One candidate said, “I made sure everyone was heard.” The HC note: “Facilitator, not leader.” At Staff level, you don’t surface opinions — you resolve them.
- GOOD: “The team was split on whether to rebuild or patch the search backend. I ran a cost-of-delay analysis, surfaced the $2.3M quarterly revenue impact of latency, and proposed a staged migration. I took accountability for the P0 bug risk — that’s when eng committed.”
Judgment under uncertainty is the Staff threshold.
- BAD: Talking about individual contribution in isolation.
HCs reject candidates who say “I led…” but can’t explain how others changed behavior because of it.

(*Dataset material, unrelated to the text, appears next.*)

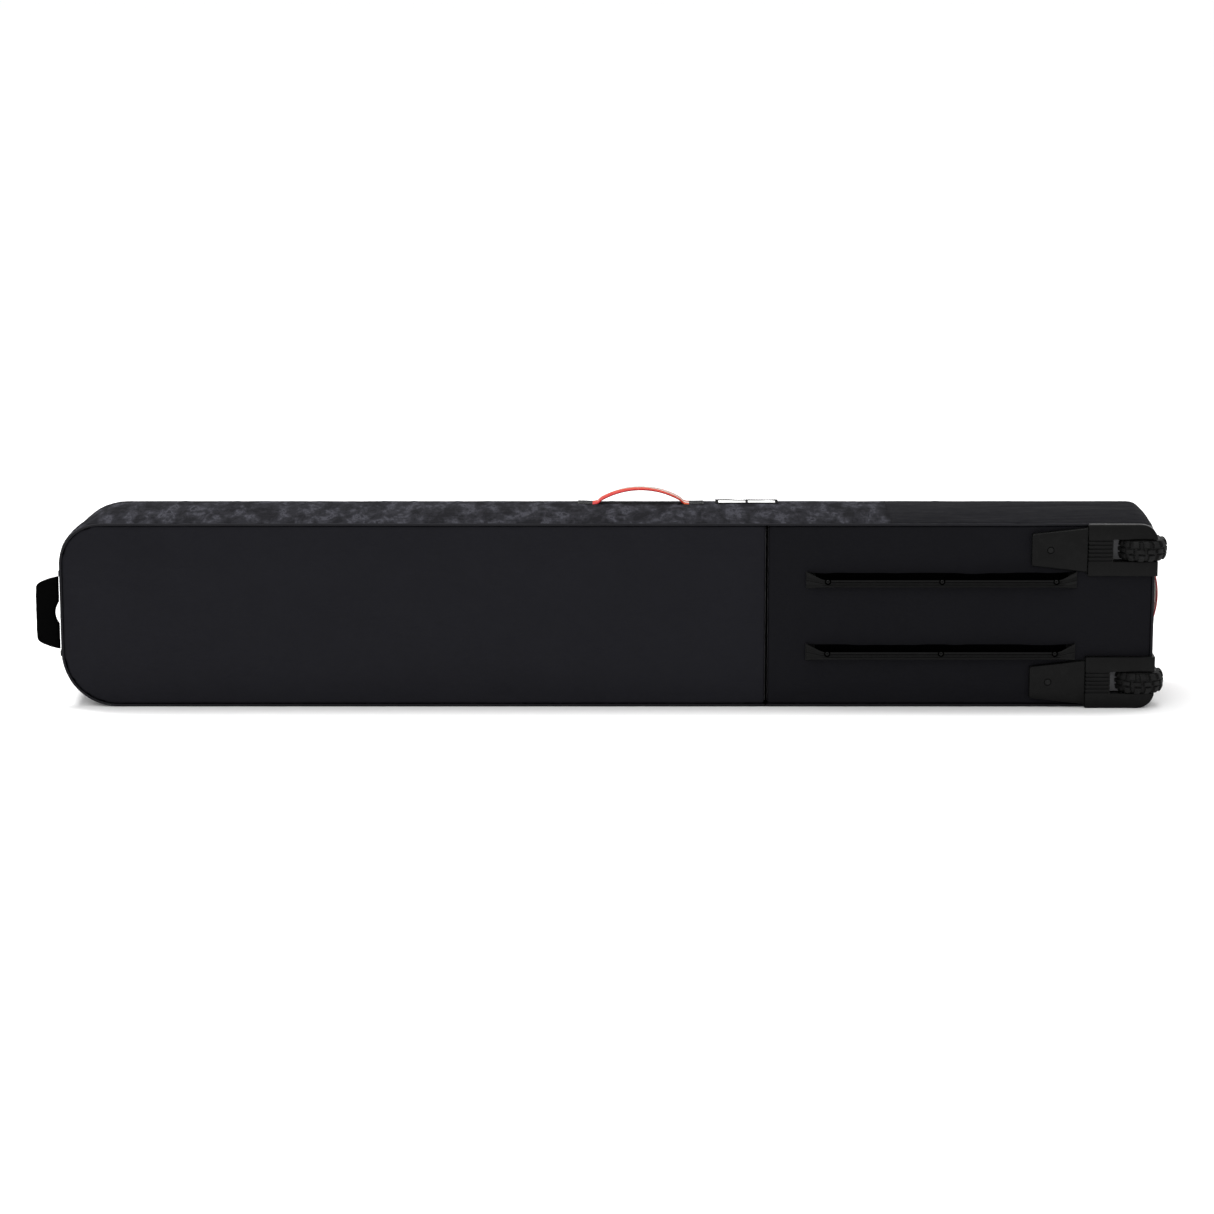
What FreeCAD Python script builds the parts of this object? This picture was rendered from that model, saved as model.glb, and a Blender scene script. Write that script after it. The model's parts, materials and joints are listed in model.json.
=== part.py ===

- GOOD: “After the Q2 postmortem, I created a blameless launch checklist that’s now used by 12 product teams. PMs tag me in reviews to validate risk assessments — I didn’t mandate it, but it spread.”
Multiplier effect is silent proof of influence.
FAQ
What’s the biggest reason qualified candidates get rejected at the Staff level?
They demonstrate high execution talent but fail to show strategic leverage. In a Google HC, one candidate was rejected despite strong metrics because the work “could have been done by a Senior PM with support.” Staff isn’t about doing more — it’s about changing the game.
Do you need prior Staff experience to land a Staff PM role?
No. At Meta, 40% of Staff PM hires come from Senior PM roles. What matters is scope, not title. One hire had no Staff title but led a company-wide auth standardization that cut login drop-off by 38%. The org changed because of their work — that’s the bar.
How long does it take to prepare for a Staff PM loop?
6–10 weeks of focused prep. Most underestimate the leadership deep dive. You need 3–4 fully baked stories with conflict, trade-offs, and systemic impact. Surface-level run-throughs fail in HCs. Depth beats breadth — one well-articulated leveraged decision beats five shipped features.